**Set task**. Each line below should be quoted exactly, please.

**Dataset extract**.
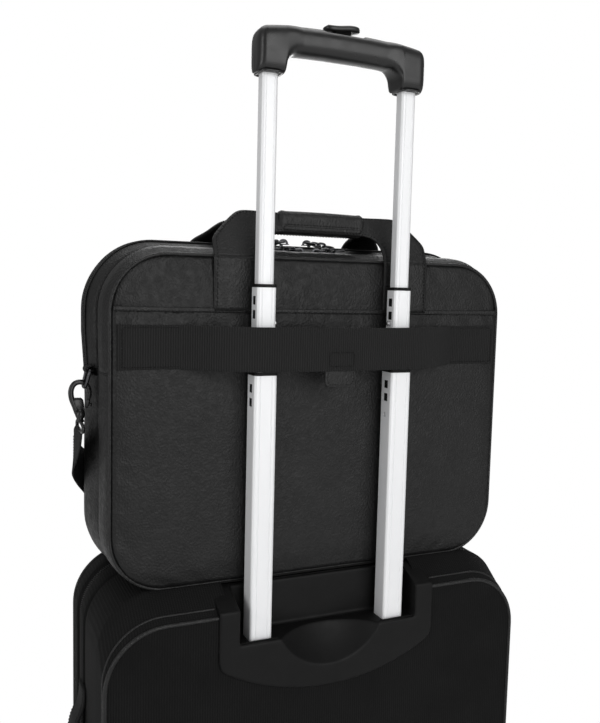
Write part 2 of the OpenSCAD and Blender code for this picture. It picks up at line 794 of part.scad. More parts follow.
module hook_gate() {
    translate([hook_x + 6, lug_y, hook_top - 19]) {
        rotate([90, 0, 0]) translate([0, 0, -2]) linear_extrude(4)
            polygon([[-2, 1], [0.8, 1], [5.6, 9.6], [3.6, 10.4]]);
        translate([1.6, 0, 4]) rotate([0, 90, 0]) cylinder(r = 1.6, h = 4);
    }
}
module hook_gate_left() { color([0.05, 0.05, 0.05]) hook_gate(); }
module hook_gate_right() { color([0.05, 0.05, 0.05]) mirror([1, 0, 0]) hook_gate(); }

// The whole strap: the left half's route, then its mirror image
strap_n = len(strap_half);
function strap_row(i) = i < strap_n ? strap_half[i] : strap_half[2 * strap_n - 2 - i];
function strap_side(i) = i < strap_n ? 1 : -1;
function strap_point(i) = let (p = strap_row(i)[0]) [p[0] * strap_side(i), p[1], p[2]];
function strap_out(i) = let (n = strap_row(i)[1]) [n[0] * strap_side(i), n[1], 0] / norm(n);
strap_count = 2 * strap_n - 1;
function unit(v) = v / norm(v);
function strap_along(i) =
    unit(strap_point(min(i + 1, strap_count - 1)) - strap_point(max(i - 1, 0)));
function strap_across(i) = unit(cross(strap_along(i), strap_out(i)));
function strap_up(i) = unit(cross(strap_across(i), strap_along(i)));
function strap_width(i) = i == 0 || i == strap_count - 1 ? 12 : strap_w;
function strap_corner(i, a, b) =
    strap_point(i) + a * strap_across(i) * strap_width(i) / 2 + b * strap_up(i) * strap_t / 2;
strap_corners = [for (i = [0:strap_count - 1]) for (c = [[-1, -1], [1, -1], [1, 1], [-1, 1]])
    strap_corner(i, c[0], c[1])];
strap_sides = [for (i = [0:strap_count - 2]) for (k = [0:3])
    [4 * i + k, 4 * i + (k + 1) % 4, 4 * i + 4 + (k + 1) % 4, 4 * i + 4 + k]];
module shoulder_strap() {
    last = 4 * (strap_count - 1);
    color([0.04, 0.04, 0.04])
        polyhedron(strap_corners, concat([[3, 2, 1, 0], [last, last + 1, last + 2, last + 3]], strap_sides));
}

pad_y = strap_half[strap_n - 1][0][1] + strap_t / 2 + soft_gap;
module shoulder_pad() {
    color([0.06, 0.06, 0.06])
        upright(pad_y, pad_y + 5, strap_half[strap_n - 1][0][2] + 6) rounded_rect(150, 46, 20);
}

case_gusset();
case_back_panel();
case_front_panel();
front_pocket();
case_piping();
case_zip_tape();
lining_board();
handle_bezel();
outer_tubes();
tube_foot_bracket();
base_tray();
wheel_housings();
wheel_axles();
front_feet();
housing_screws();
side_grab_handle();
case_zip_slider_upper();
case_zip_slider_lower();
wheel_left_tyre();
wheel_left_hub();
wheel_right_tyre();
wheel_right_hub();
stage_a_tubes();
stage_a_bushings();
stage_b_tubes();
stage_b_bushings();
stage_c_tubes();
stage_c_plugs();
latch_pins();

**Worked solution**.
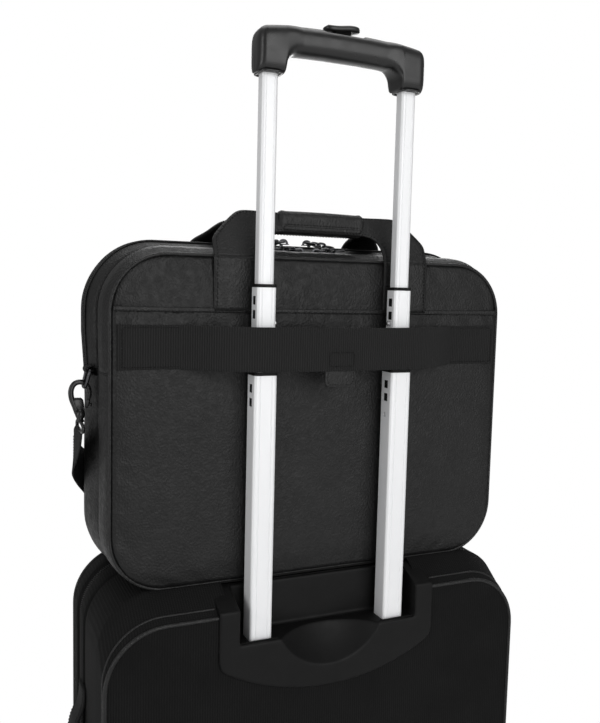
Write part 2 of the OpenSCAD and Blender code for this picture. It picks up at line 794 of part.scad. More parts follow.
module hook_gate() {
    translate([hook_x + 6, lug_y, hook_top - 19]) {
        rotate([90, 0, 0]) translate([0, 0, -2]) linear_extrude(4)
            polygon([[-2, 1], [0.8, 1], [5.6, 9.6], [3.6, 10.4]]);
        translate([1.6, 0, 4]) rotate([0, 90, 0]) cylinder(r = 1.6, h = 4);
    }
}
module hook_gate_left() { color([0.05, 0.05, 0.05]) hook_gate(); }
module hook_gate_right() { color([0.05, 0.05, 0.05]) mirror([1, 0, 0]) hook_gate(); }

// The whole strap: the left half's route, then its mirror image
strap_n = len(strap_half);
function strap_row(i) = i < strap_n ? strap_half[i] : strap_half[2 * strap_n - 2 - i];
function strap_side(i) = i < strap_n ? 1 : -1;
function strap_point(i) = let (p = strap_row(i)[0]) [p[0] * strap_side(i), p[1], p[2]];
function strap_out(i) = let (n = strap_row(i)[1]) [n[0] * strap_side(i), n[1], 0] / norm(n);
strap_count = 2 * strap_n - 1;
function unit(v) = v / norm(v);
function strap_along(i) =
    unit(strap_point(min(i + 1, strap_count - 1)) - strap_point(max(i - 1, 0)));
function strap_across(i) = unit(cross(strap_along(i), strap_out(i)));
function strap_up(i) = unit(cross(strap_across(i), strap_along(i)));
function strap_width(i) = i == 0 || i == strap_count - 1 ? 12 : strap_w;
function strap_corner(i, a, b) =
    strap_point(i) + a * strap_across(i) * strap_width(i) / 2 + b * strap_up(i) * strap_t / 2;
strap_corners = [for (i = [0:strap_count - 1]) for (c = [[-1, -1], [1, -1], [1, 1], [-1, 1]])
    strap_corner(i, c[0], c[1])];
strap_sides = [for (i = [0:strap_count - 2]) for (k = [0:3])
    [4 * i + k, 4 * i + (k + 1) % 4, 4 * i + 4 + (k + 1) % 4, 4 * i + 4 + k]];
module shoulder_strap() {
    last = 4 * (strap_count - 1);
    color([0.04, 0.04, 0.04])
        polyhedron(strap_corners, concat([[3, 2, 1, 0], [last, last + 1, last + 2, last + 3]], strap_sides));
}

pad_y = strap_half[strap_n - 1][0][1] + strap_t / 2 + soft_gap;
module shoulder_pad() {
    color([0.06, 0.06, 0.06])
        upright(pad_y, pad_y + 5, strap_half[strap_n - 1][0][2] + 6) rounded_rect(150, 46, 20);
}

case_gusset();
case_back_panel();
case_front_panel();
front_pocket();
case_piping();
case_zip_tape();
lining_board();
handle_bezel();
outer_tubes();
tube_foot_bracket();
base_tray();
wheel_housings();
wheel_axles();
front_feet();
housing_screws();
side_grab_handle();
case_zip_slider_upper();
case_zip_slider_lower();
wheel_left_tyre();
wheel_left_hub();
wheel_right_tyre();
wheel_right_hub();
stage_a_tubes();
stage_a_bushings();
stage_b_tubes();
stage_b_bushings();
stage_c_tubes();
stage_c_plugs();
latch_pins();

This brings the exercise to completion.